What this task involves:
Repeat, exactly, the run of lines that opens with the line containing "front_bezel();" and closes with the line containing "for node in", and leave all other lines out.
>> start Stored data
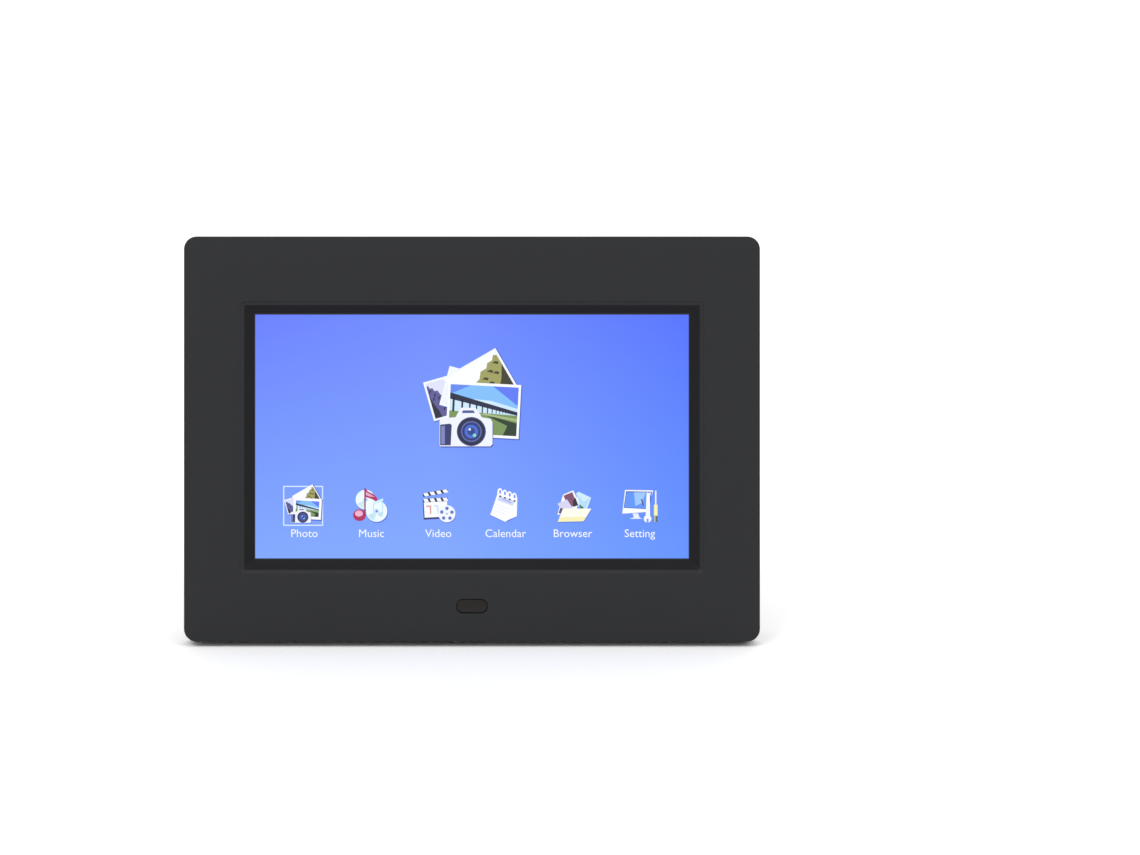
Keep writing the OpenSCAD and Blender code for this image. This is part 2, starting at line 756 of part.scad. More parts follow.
module ribbon_connectors() color(ivory) lean() {
    on_board([3, screen_plug_at]) block(0, board_y1, 0, [socket_h[1], socket_h[0], screen_cable_w + 2]);
    on_board([3, key_plug_at]) block(0, board_y1, 0, [socket_h[1], socket_h[0], key_cable_w + 1]);
}

module wire_connectors() color(ivory) lean() {
    for (x = wire_plug_x) on_board([x, wire_plug_size[2] / 2]) block(0, board_y1, 0, wire_plug_size);
}

module coin_cell_holder() color(chip) lean() on_board(cell_at) difference() {
    block(0, board_y1, 0, [cell_size[0] + 2, holder_t, cell_size[0] / 2]);
    peg(0, 0, cell_size[0] / 2 + fit, board_y1 + cell_lift, board_y1 + 2 * cell_size[1]);
}

module coin_cell() color(steel) lean() on_board(cell_at) {
    peg(0, 0, cell_size[0] / 2, board_y1 + cell_lift, board_y1 + cell_lift + cell_size[1]);
}

// A shell of one port, open at its mouth
module port_box(at, size, shell) {
    difference() {
        block(mouth_x - size[0] / 2, board_y1, board_z0 + at, size);
        block(mouth_x - size[0] / 2 + over, board_y1 + shell, board_z0 + at,
            [size[0], size[1] - 2 * shell, size[2] - 2 * shell]);
    }
}

module usb_port() color(steel) lean() port_box(usb_at, usb_size, port_shell);

module usb_tongue() color(ivory) lean() {
    translate([mouth_x - usb_size[0] + over, board_y1 + usb_size[1] / 2, board_z0 + usb_at])
        block(usb_size[0] / 2 - over, 0, 0, [usb_size[0] - 2 * over, tongue_t[0], usb_size[2] - 2 * over]);
}

module mini_usb_port() color(steel) lean() {
    port_box(mini_at, mini_size, port_shell);
    block(mouth_x - mini_size[0] / 2, board_y1 + mini_size[1] / 2, board_z0 + mini_at,
        [mini_size[0] - over, tongue_t[1], mini_size[2] / 2]);
}

module card_slot() color(steel) lean() port_box(card_at, card_size, port_shell);

// A jack's body with the barrel that reaches through the wall
module jack(at, size, d) {
    translate([mouth_x, board_y1, board_z0 + at]) difference() {
        union() {
            block(-barrel_l - size[0] / 2, 0, 0, size);
            translate([-barrel_l - over, size[1] / 2, 0]) rotate([0, 90, 0])
                cylinder(r = d[0] / 2, h = barrel_l + over);
        }
        translate([-barrel_l - size[0] + over, size[1] / 2, 0]) rotate([0, 90, 0])
            cylinder(r = d[1] / 2, h = 2 * size[0]);
    }
}

module headphone_jack() color(chip) lean() jack(jack_at, jack_size, jack_d);

module dc_jack() color(chip) lean() jack(power_at, power_size, power_d);

module dc_jack_pin() color(steel) lean() {
    translate([mouth_x - barrel_l - power_size[0] + over, board_y1 + power_size[1] / 2, board_z0 + power_at])
        rotate([0, 90, 0]) cylinder(r = power_d[2] / 2, h = power_size[0] + barrel_l - 2 * over);
}

module board_screws() color(steel) lean() {
    for (at = board_holes) on_board(at) screw(0, 0, small_screw_d, head_h[1], board_y0, bite, 1);
    for (x = key_board_holes()) screw(x, keys_z, small_screw_d, head_h[1], key_board_y, bite, 1);
}

// ---- Keys ----

module key_board() color(green) lean() difference() {
    block(keys_x, key_board_y, keys_z, key_board_size);
    for (x = key_board_holes()) {
        peg(x, keys_z, small_r + fit, key_board_y - over, key_board_y + key_board_size[1] + over);
    }
}

module key_switches() color(chip) lean() {
    for (i = [-3:3]) block(keys_x + i * key_pitch, switch_y, keys_z, switch_size);
}

module key_ribbon() color(amber) lean() {
    flat_cable(keys_x + key_board_size[0] / 2 - 6, board_x0 + 1, key_board_y - cable_t, board_y1,
        board_z0 + key_plug_at - key_cable_w / 2, key_cable_w);
}

// Key number i, counted from the middle one
module key(i) color([0.28, 0.28, 0.29]) lean() translate([keys_x + i * key_pitch, 0, keys_z]) {
    plate(flange_y, key_top - edge) oval(key_size[0], key_size[1]);
    plate(key_top - edge, key_top) oval(key_size[0] - edge, key_size[1] - edge);
    plate(flange_y - key_flange[1], flange_y)
        oval(key_size[0] + 2 * key_flange[0] + key_gap, key_size[1] + 2 * key_flange[0] + key_gap);
    peg(0, 0, plunger_r, plunger_y, flange_y);
}

module key_power() key(-3);

module key_menu() key(-2);

module key_exit() key(-1);

module key_left() key(0);

module key_right() key(1);

module key_up() key(2);

module key_down() key(3);

// ---- Sound ----

module at_speakers() {
    lean() for (x = [-1, 1]) translate([x * speaker_x, speaker_y, speaker_z]) rotate([-90, 0, 0])
        rotate_extrude() children();
}

module speaker_baskets() color(chip) at_speakers() {
    deep = speaker_size[1];
    floor_r = magnet_size[0] / 2;
    polygon([[floor_r - over, 0], [floor_r + over, 0], [speaker_r, deep - over], [speaker_r, deep],
        [speaker_r - rim_w, deep], [speaker_r - rim_w, deep - over], [floor_r, basket_t],
        [floor_r - over, basket_t]]);
}

module speaker_cones() color([0.25, 0.23, 0.2]) at_speakers() {
    deep = speaker_size[1] - over;
    rim = speaker_r - rim_w - fit;
    hub_y = basket_t + hub_up;
    polygon([[0, hub_y], [hub_r, hub_y], [rim - rim_w, deep - cone_t], [rim - cone_t, deep - cone_t],
        [rim, deep], [rim - rim_w - fit, deep], [hub_r, hub_y + cone_t], [0, hub_y + cone_t]]);
}

module speaker_magnets() color(steel) at_speakers() {
    square_from(magnet_size[0] / 2, -magnet_size[1], 0);
    square_from(hub_r, 0, basket_t + pole_up);
}

module square_from(r, low, high) {
    translate([0, low]) square([r, high - low]);
}

module speaker_gaskets() color(chip) at_speakers() {
    translate([speaker_r - rim_w, speaker_size[1]]) square([rim_w, gasket_t]);
}

module speaker_wires() color([0.15, 0.15, 0.15]) lean() {
    inner_x = speaker_x - speaker_r + 4;
    left_x = board_x0 + wire_plug_x[0] - plug_x;
    right_x = board_x0 + wire_plug_x[0] + plug_x;
    start_y = speaker_y + 0.9;
    start_z = speaker_z + 6;
    cord([[-inner_x, start_y, start_z], [-inner_x, start_y - 2, start_z], [-40, slack_y + 2, board_z0 - 3],
        [-6, slack_y + 1.6, board_z0 - 2], [left_x - 14, slack_y + 1.6, board_z0 - 4],
        [left_x, plug_y, board_z0 - 1.5], [left_x, plug_y, board_z0]]);
    cord([[inner_x, start_y, start_z], [inner_x, start_y - 2.4, start_z],
        [inner_x - 9, plug_y + 1, board_z0 - 6], [right_x, plug_y, board_z0 - 1.5],
        [right_x, plug_y, board_z0]]);
}

// ---- Infrared receiver and status light ----

module ir_board() color(green) lean() difference() {
    block(0, ir_y, window_z, [ir_board_size[0], ir_board_size[1], ir_board_h]);
    for (x = [-1, 1]) peg(x * ir_hole_x, window_z, small_r + fit, ir_y - over, ir_y + 2 * over);
}

module ir_receiver() color(chip) lean() translate([ir_part_x, 0, window_z]) {
    block(0, ir_y - ir_case[1], 0, ir_case);
    translate([0, ir_y - ir_case[1], 0]) sphere(ir_lens_r);
}

module status_led() color([0.8, 0.2, 0.15]) lean() translate([-ir_part_x, 0, window_z]) {
    peg(0, 0, led_r, ir_y - ir_case[1], ir_y);
    translate([0, ir_y - ir_case[1], 0]) sphere(led_r);
    peg(0, 0, led_collar[0], ir_y - led_collar[1], ir_y);
}

module ir_wires() color([0.9, 0.9, 0.85]) lean() {
    x = board_x0 + wire_plug_x[1] - plug_x;
    start_y = ir_y + ir_board_size[1];
    cord([[7, start_y, window_z + 2], [7, start_y + 1.4, window_z + 2],
        [7, slack_y, screen_z - module_h / 2 - 1], [x - 5, slack_y, board_z0 - 8],
        [x, plug_y, board_z0 - 2], [x, plug_y, board_z0]]);
}

// ---- Fixings and stand ----

module case_screws() color(steel) lean() {
    for (x = [-1, 1], z = case_z) {
        screw(x * case_x, z, case_screw_d, head_h[0], case_seat + case_floor, bite, -1);
    }
}

module leg_socket() color([0.8, 0.65, 0.3]) lean() at_socket($portrait) rotate_extrude() {
    translate([socket_r, -insert_l]) square([insert_wall, insert_l]);
    translate([socket_r, -well_floor - insert_flange[1]])
        square([insert_wall + insert_flange[0], insert_flange[1]]);
}

module leg_socket_landscape() {
    $portrait = false;
    leg_socket();
}

module leg_socket_portrait() {
    $portrait = true;
    leg_socket();
}

// Radius of the leg at distance s from its tip
function leg_r(s) = tip_r + (leg_base_d / 2 - tip_r) * pow(max(s - leg_even, 0) / (leg_l - leg_even), 2);

module leg() color(black) lean() at_socket(false) rotate_extrude() polygon(concat(
    [[0, -thread_l], [thread_r - edge, -thread_l], [thread_r, edge - thread_l], [thread_r, 0],
        [leg_r(leg_l) - edge, 0]],
    [for (i = [0:20]) let (u = edge + i / 20 * (reach - edge)) [leg_r(leg_l - u), u]],
    [for (a = [10:10:90]) [tip_r * cos(a), reach + tip_r * sin(a)]]));

front_bezel();
rear_cover();
ir_window();
rating_label();
lcd_gasket();
lcd_front_frame();
lcd_panel();
lcd_film_stack();
lcd_light_guide();
lcd_reflector();
lcd_mid_frame();
lcd_led_strip();
lcd_back_plate();
lcd_brackets();
bezel_screws();
lcd_ribbon();
backlight_wires();
mainboard();
processor();
memory_chip();
flash_chip();
crystal();
capacitors();
inductors();
ribbon_connectors();
wire_connectors();
coin_cell_holder();
coin_cell();
usb_port();
usb_tongue();
mini_usb_port();
card_slot();
headphone_jack();
dc_jack();
dc_jack_pin();
board_screws();
key_board();
key_switches();
key_ribbon();
key_power();
key_menu();
key_exit();
key_left();
key_right();
key_up();
key_down();
speaker_baskets();
speaker_cones();
speaker_magnets();
speaker_gaskets();
speaker_wires();
ir_board();
ir_receiver();
status_led();
ir_wires();
case_screws();
leg_socket_landscape();
leg_socket_portrait();
leg();
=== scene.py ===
import json
import math

import bmesh
import bpy
from mathutils import Matrix, Vector


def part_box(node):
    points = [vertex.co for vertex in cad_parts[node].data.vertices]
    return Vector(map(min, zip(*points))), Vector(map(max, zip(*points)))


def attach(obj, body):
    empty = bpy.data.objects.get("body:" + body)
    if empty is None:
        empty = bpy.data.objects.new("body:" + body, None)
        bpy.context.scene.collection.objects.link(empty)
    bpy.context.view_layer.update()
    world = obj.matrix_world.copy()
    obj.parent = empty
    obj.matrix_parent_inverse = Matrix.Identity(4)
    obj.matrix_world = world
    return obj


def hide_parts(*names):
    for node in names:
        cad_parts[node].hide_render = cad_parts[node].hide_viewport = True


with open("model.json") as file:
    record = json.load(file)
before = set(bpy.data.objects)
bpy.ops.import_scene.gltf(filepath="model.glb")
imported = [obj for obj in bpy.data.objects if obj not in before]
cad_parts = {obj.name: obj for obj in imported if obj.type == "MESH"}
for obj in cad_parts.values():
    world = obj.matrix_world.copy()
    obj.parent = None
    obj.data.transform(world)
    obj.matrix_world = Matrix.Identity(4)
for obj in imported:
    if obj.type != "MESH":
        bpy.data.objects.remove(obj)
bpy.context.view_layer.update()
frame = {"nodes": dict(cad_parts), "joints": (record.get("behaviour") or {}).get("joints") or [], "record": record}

# ---- How the frame stands ----
# The frame leans back on its leg. Every piece is drawn upright, in millimetres:
# x to the right, y back from the front face, z up from the bottom edge.
MM = 0.001
FRAME_H = 143.5
KEYHOLE = Vector((-50, 24, 98))
mounts = {m["name"]: m for m in frame["record"]["mounts"]}
press = next(j["axis"] for j in frame["joints"] if j["name"] == "press_power")
LEAN = math.atan2(press[2], -press[1])
TIP = Matrix.Rotation(-LEAN, 4, "X")
FOOT = Vector(mounts["wall_keyhole_left"]["pos_m"]) - TIP @ (KEYHOLE * MM)
STAND = Matrix.Translation(FOOT) @ TIP @ Matrix.Scale(MM, 4)
FRAME_W = (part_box("front_bezel")[1][0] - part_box("front_bezel")[0][0]) / MM

# ---- Camera ----
# It looks straight at the leaning face, so the bezel stays a true rectangle, from
# far enough for a long lens; the frame sits a little left of the middle.
VIEW_W = 403.5
LENS = 90
SENSOR = 36
FRAMING = (0.086, 0.0101)
camera_data = bpy.data.cameras.new("camera")
camera_data.lens = LENS
camera_data.sensor_width = SENSOR
camera_data.shift_x, camera_data.shift_y = FRAMING
camera = bpy.data.objects.new("camera", camera_data)
camera.location = STAND @ Vector((0, -VIEW_W * LENS / SENSOR, FRAME_H / 2))
camera.rotation_euler = (math.pi / 2 - LEAN, 0, 0)
bpy.context.scene.collection.objects.link(camera)
bpy.context.scene.camera = camera


# ---- Front bezel ----
# One moulding in black ABS with a fine spark-eroded grain. A sunk border with
# mitred corners drops to the screen, and a slot below it holds the window.
BEZEL_D = 8
BEZEL_WALL = 2.2
OUTER_R = 4.5
PICTURE_W, PICTURE_H, PICTURE_Z = 154, 86.6, FRAME_H / 2 + 0.9
REVEAL = 0.5
BORDER_SIDE, BORDER_TOP, BORDER_BOTTOM, BORDER_D = 4.7, 4.0, 5.1, 3.3
WINDOW_W, WINDOW_H, WINDOW_Z, WINDOW_GAP = 10.8, 4.6, 12.6, 0.3
CORNER_STEPS = 8
BEZEL_SHARP = 24
CASE_SCREWS = [(x, z) for x in (-85, 85) for z in (16.75, 126.75)]
BRACKETS = [(x, PICTURE_Z + z) for x in (-83, 83) for z in (-34, 34)]


def rounded_outline(mesh, width, height, radius, y, z):
    """The edges of one rounded rectangle that faces forward at depth y."""
    verts = bmesh.ops.create_grid(mesh, x_segments=1, y_segments=1, size=0.5)["verts"]
    bmesh.ops.scale(mesh, vec=(width, height, 1), verts=verts)
    bmesh.ops.rotate(mesh, matrix=Matrix.Rotation(math.pi / 2, 3, "X"), verts=verts)
    bmesh.ops.translate(mesh, vec=(0, y, z), verts=verts)
    rounded = bmesh.ops.bevel(mesh, geom=verts, offset=radius, offset_type="OFFSET", segments=CORNER_STEPS,
                              profile=0.5, affect="VERTICES", material=-1)
    face = rounded["verts"][0].link_faces[0]
    edges = list(face.edges)
    bmesh.ops.delete(mesh, geom=[face], context="FACES_ONLY")
    return edges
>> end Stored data
Problem solution:
front_bezel();
rear_cover();
ir_window();
rating_label();
lcd_gasket();
lcd_front_frame();
lcd_panel();
lcd_film_stack();
lcd_light_guide();
lcd_reflector();
lcd_mid_frame();
lcd_led_strip();
lcd_back_plate();
lcd_brackets();
bezel_screws();
lcd_ribbon();
backlight_wires();
mainboard();
processor();
memory_chip();
flash_chip();
crystal();
capacitors();
inductors();
ribbon_connectors();
wire_connectors();
coin_cell_holder();
coin_cell();
usb_port();
usb_tongue();
mini_usb_port();
card_slot();
headphone_jack();
dc_jack();
dc_jack_pin();
board_screws();
key_board();
key_switches();
key_ribbon();
key_power();
key_menu();
key_exit();
key_left();
key_right();
key_up();
key_down();
speaker_baskets();
speaker_cones();
speaker_magnets();
speaker_gaskets();
speaker_wires();
ir_board();
ir_receiver();
status_led();
ir_wires();
case_screws();
leg_socket_landscape();
leg_socket_portrait();
leg();
=== scene.py ===
import json
import math

import bmesh
import bpy
from mathutils import Matrix, Vector


def part_box(node):
    points = [vertex.co for vertex in cad_parts[node].data.vertices]
    return Vector(map(min, zip(*points))), Vector(map(max, zip(*points)))


def attach(obj, body):
    empty = bpy.data.objects.get("body:" + body)
    if empty is None:
        empty = bpy.data.objects.new("body:" + body, None)
        bpy.context.scene.collection.objects.link(empty)
    bpy.context.view_layer.update()
    world = obj.matrix_world.copy()
    obj.parent = empty
    obj.matrix_parent_inverse = Matrix.Identity(4)
    obj.matrix_world = world
    return obj


def hide_parts(*names):
    for node in names:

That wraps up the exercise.